Manipulação política
Embora não haja dúvidas a respeito dos perigos do deepfake para crimes cibernéticos, não podemos deixar de lembrar também que tal tecnologia é uma arma poderosa para campanhas de desinformação — especialmente de cunho político. O relatório supracitado da VMware ressalta que vídeos e áudios falsos estão sendo amplamente empregados por hackers de elite da Rússia nos conflitos do Leste Europeu, com o objetivo de desmoralizar o governo e as tropas ucranianas.
Em março deste ano, um falso vídeo circulou nas redes sociais mostrando o presidente Volodymyr Zelenskyy pedindo aos seus soldados que se rendam às forças russas; felizmente, não demorou muito para que o próprio Zelenskyy se deparasse com o clipe malicioso e desmentisse tais palavras. Já em junho, uma prefeita de Berlim conversou durante 15 minutos em uma videochamada com um falso Vitali Klitschko, prefeito de Kiev, até que outros participantes da audiência perceberam que o impostor estava discutindo temáticas alheias à agenda do encontro digital. A chamada foi interrompida imediatamente.

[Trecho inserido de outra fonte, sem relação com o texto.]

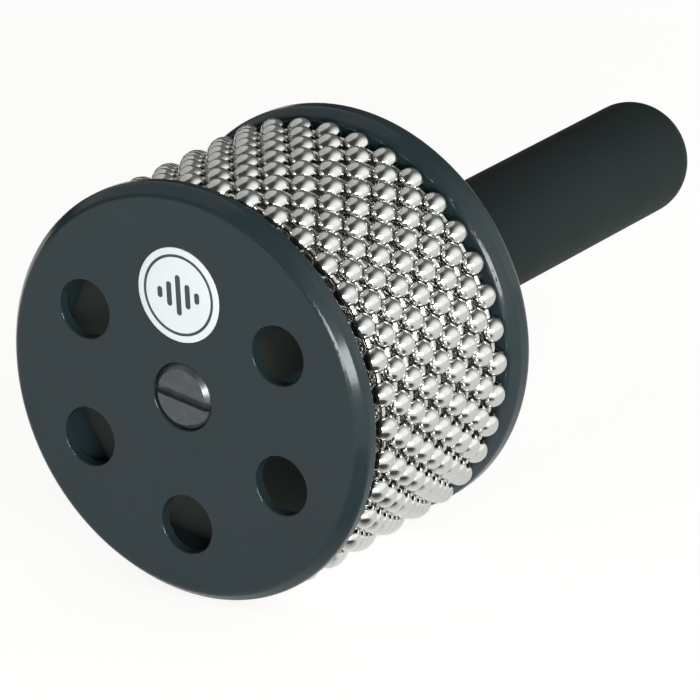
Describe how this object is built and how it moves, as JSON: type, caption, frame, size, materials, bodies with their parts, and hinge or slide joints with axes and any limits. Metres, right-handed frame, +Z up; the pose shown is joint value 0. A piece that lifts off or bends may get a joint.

O relatório aponta ainda que email é o principal vetor de entrega para deepfakes, respondendo por 78% dos casos; geralmente, tais campanhas são atreladas a ataques do tipo BEC (Business Email Compromise ou Comprometimento de Email Corporativo), no qual os criminosos personificam executivos de alto escalão para obter vantagens financeiras ou até mesmo roubar informações confidenciais. Infelizmente, vetar a livre distribuição de algoritmos de machine learning não é uma opção para sufocar tal mercado, já que tais projetos podem ser usados para fins benéficos. Vale a pena ficar de olho nessa tendência e checar com calma eventuais áudios e vídeos que você receber.